Prediction of the Disease Causal Genes Based on Heterogeneous Network and Multi-Feature Combination Method.
Lexiang Wang,Mingxiao Wu,Yulin Wu,Xiaofeng Zhang,Sen Li,Ming He,Fan Zhang,Yadong Wang,Junyi Li
DOI: https://doi.org/10.1016/j.compbiolchem.2022.107639
IF: 3.737
2022-01-01
Computational Biology and Chemistry
Abstract:At present, the prediction of disease causal genes is mainly based on heterogeneous. Research shows that heterogeneous network contains more information and have better prediction results. In this paper, we constructed a heterogeneous network including four node types of disease, gene, phenotype and gene ontology. On this basis, we use a machine learning algorithm to predict disease-causing genes. The algorithm is divided into three steps: preprocess and training sample extraction, features extraction and combination, model training and prediction. In the process of feature extraction and combination, by using network representation method, the representation vectors of nodes are generated as the embedding features of the nodes. We also extracted the structural features of each node in the network and then the embedding features and structure features are combined.
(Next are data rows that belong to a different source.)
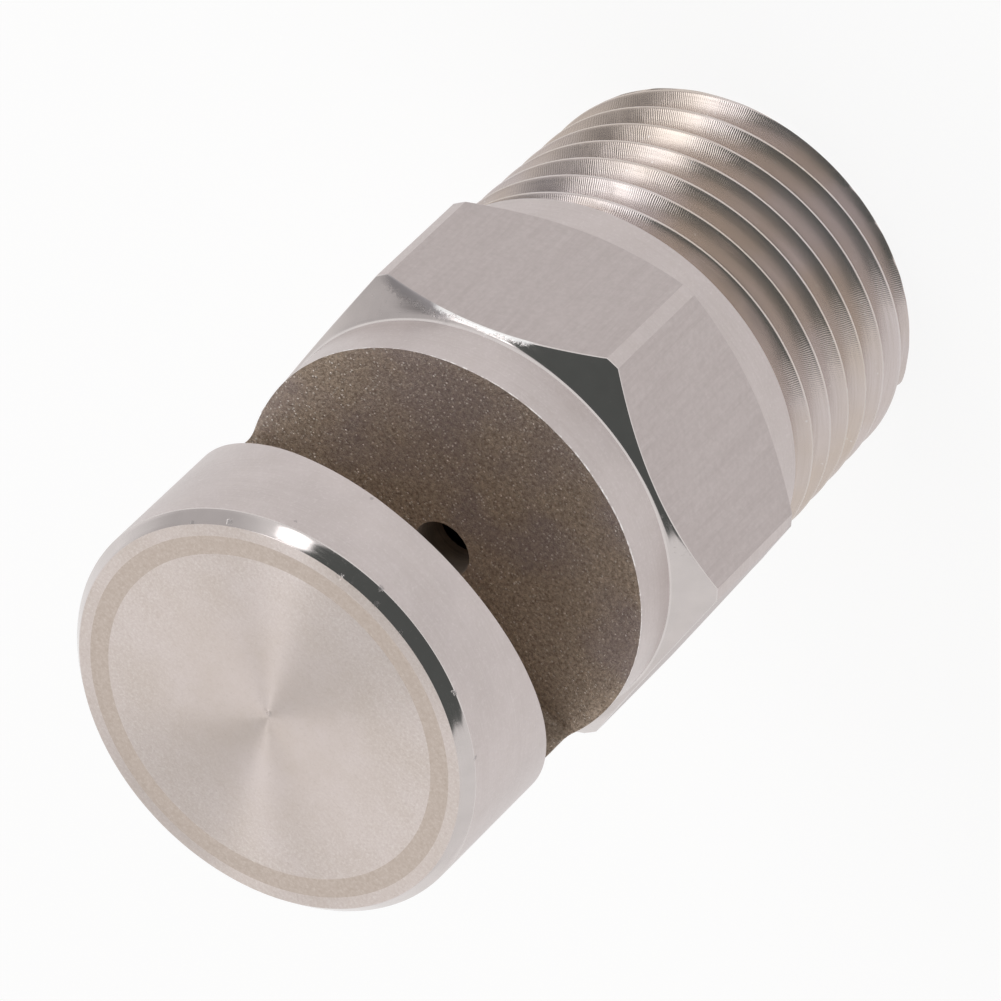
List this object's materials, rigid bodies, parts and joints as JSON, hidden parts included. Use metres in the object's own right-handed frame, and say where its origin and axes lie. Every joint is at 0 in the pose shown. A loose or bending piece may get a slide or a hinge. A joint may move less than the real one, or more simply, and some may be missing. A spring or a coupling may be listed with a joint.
{
  "type": "pressure relief valve",
  "caption": "In-line spring-loaded pressure relief valve: male threaded inlet, wrench hexagon, adjustable seat, and a side notch where a tilted cap deflects the discharge.",
  "frame": {"origin": "centre of the inlet end face, at the free end of the male thread", "axes": "+Z runs along the valve's axis from the inlet to the deflector cap; the discharge notch opens towards -Y; a hexagon corner points to -Y and flats face +X and -X"},
  "size_m": [0.022, 0.025, 0.042],
  "materials": {
    "body_steel": "finely turned and milled, pale warm grey; notch left dark and grainy as cast",
    "shim_steel": "rolled",
    "plate_steel": "turned",
    "nitrile": "moulded, matte",
    "bronze": "turned bearing bronze",
    "spring_wire": "drawn wire",
    "washer_steel": "stamped",
    "poppet_steel": "turned and milled",
    "seat_polymer": "turned fluoropolymer",
    "screw_steel": "cold formed",
    "seat_steel": "turned",
    "strainer_steel": "woven and rolled",
    "snap_steel": "phosphated spring steel"
  },
  "bodies": {
    "housing": {"valve_body": "body_steel", "set_shim_thick": "shim_steel", "set_shim_thin": "shim_steel", "spring_plate": "plate_steel", "stem_damper_ring": "nitrile", "guide_sleeve": "bronze", "relief_spring": "spring_wire", "strainer_frame": "strainer_steel", "strainer_screen": "strainer_steel", "snap_ring": "snap_steel"},
    "seat_seals": {"seat_o_ring": "nitrile", "seat_backup_ring": "seat_polymer"},
    "seat_screw": {"seat_insert": "seat_steel", "lock_ring": "seat_steel"},
    "poppet_group": {"poppet": "poppet_steel", "spring_thrust_washer": "washer_steel", "seat_disc": "seat_polymer", "seat_disc_washer": "washer_steel", "seat_disc_lock_washer": "spring_wire", "seat_disc_screw": "screw_steel"}
  },
  "joints": [
    {"name": "seat_travel", "type": "slide", "parent": "housing", "child": "seat_seals", "axis": [0, 0, 1], "range_m": [-0.00102, 0.00002]},
    {"name": "seat_turn", "type": "hinge", "parent": "seat_seals", "child": "seat_screw", "pos_m": [0, 0, 0.009], "axis": [0, 0, 1], "range_deg": [-360, 0]},
    {"name": "poppet_lift", "type": "slide", "parent": "seat_seals", "child": "poppet_group", "axis": [0, 0, 1], "range_m": [0, 0.0012], "deforming": ["relief_spring"]}
  ],
  "couplings": [
    {"joint": "seat_travel", "follows": "seat_turn", "m_per_rad": 0.00015915}
  ]
}
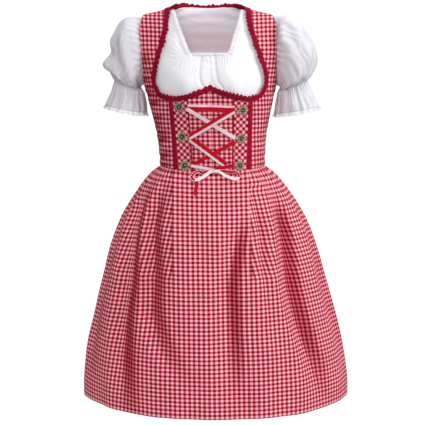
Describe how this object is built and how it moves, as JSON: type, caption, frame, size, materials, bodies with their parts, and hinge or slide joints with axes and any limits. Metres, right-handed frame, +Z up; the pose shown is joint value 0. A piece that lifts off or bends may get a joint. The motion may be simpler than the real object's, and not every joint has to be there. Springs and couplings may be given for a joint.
{
  "type": "dirndl dress with blouse",
  "caption": "Knee-length gingham dirndl with a laced bodice, ruffled neckline and full skirt, over a short white puff-sleeved blouse.",
  "frame": {"origin": "midway between the two shoulder seams, where the straps lie on the wearer's shoulders", "axes": "+Z up along the wearer's height, -Y out of the dress front, +X to the viewer's right"},
  "size_m": [0.6698, 0.4971, 0.9816],
  "materials": {
    "gingham": "woven cotton in a small red and white check, matt",
    "trim": "dark red cotton, ruffled at its edge, matt",
    "ribbon_red": "red satin ribbon, soft sheen",
    "ribbon_pale": "pale pink satin ribbon, soft sheen",
    "blouse_cotton": "fine white cotton, matt",
    "lace": "white cotton lace edging, matt",
    "button_metal": "dull antique silver, cast as an openwork flower"
  },
  "bodies": {
    "root": {"centre_front_left": "gingham", "centre_front_right": "gingham", "placket_left": "gingham", "placket_right": "gingham", "side_front_left": "gingham", "side_front_right": "gingham", "bodice_back": "gingham", "skirt_front_left": "gingham", "skirt_front_middle": "gingham", "skirt_front_right": "gingham", "skirt_back_right": "gingham", "skirt_back_left": "gingham", "neck_trim_front": "trim", "neck_trim_back": "trim", "princess_band_left": "trim", "princess_band_right": "trim", "placket_edge_left": "trim", "placket_edge_right": "trim", "lacing_top_red": "ribbon_red", "lacing_upper_up_red": "ribbon_red", "lacing_lower_down_red": "ribbon_red", "lacing_lower_up_red": "ribbon_red", "lacing_bottom_right": "ribbon_red", "bow_knot": "ribbon_red", "bow_loop_left_red": "ribbon_red", "bow_tail_left_red": "ribbon_red", "lacing_top_pale": "ribbon_pale", "lacing_upper_down_pale": "ribbon_pale", "lacing_upper_up_pale": "ribbon_pale", "lacing_lower_down_pale": "ribbon_pale", "lacing_bottom_left": "ribbon_pale", "bow_loop_right_pale": "ribbon_pale", "blouse_front": "blouse_cotton", "blouse_back": "blouse_cotton", "sleeve_left": "blouse_cotton", "sleeve_right": "blouse_cotton", "neck_lace_front": "lace", "neck_lace_left": "lace", "neck_lace_right": "lace", "sleeve_lace_left": "lace", "sleeve_lace_right": "lace", "button_left_top": "button_metal", "button_left_middle": "button_metal", "button_left_bottom": "button_metal", "button_right_top": "button_metal", "button_right_middle": "button_metal", "button_right_bottom": "button_metal"}
  },
  "joints": []
}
The results of training and prediction show that the prediction algorithm based on all features combined together achieves the best prediction performance. Moreover, the combination of each network representation method's embedding features and structural features has also achieved performance improvement. In the process of training samples extraction, we propose three improvement directions according to the network structure and data set distribution. Firstly, a positive sample algorithm based on network connectivity is proposed, we try to keep the connectivity of the whole heterogeneous graph in the sampling process to avoid the negative impact of embedding features' extraction. Moreover, the influence of sample sampling ratio on experimental results was tested in the range of 0-1 with step size of 0.1. The influence of different proportion of positive and negative samples on the results was also tested. These improvements are intended to enhance the balance and robustness of the method. When the positive sample ratio is 0.1 and the proportion of negative and positive samples is 3, the model achieves the optimal result, and its AUC value and accuracy are 0.9887% and 94.55%, respectively, which are significantly higher than other models.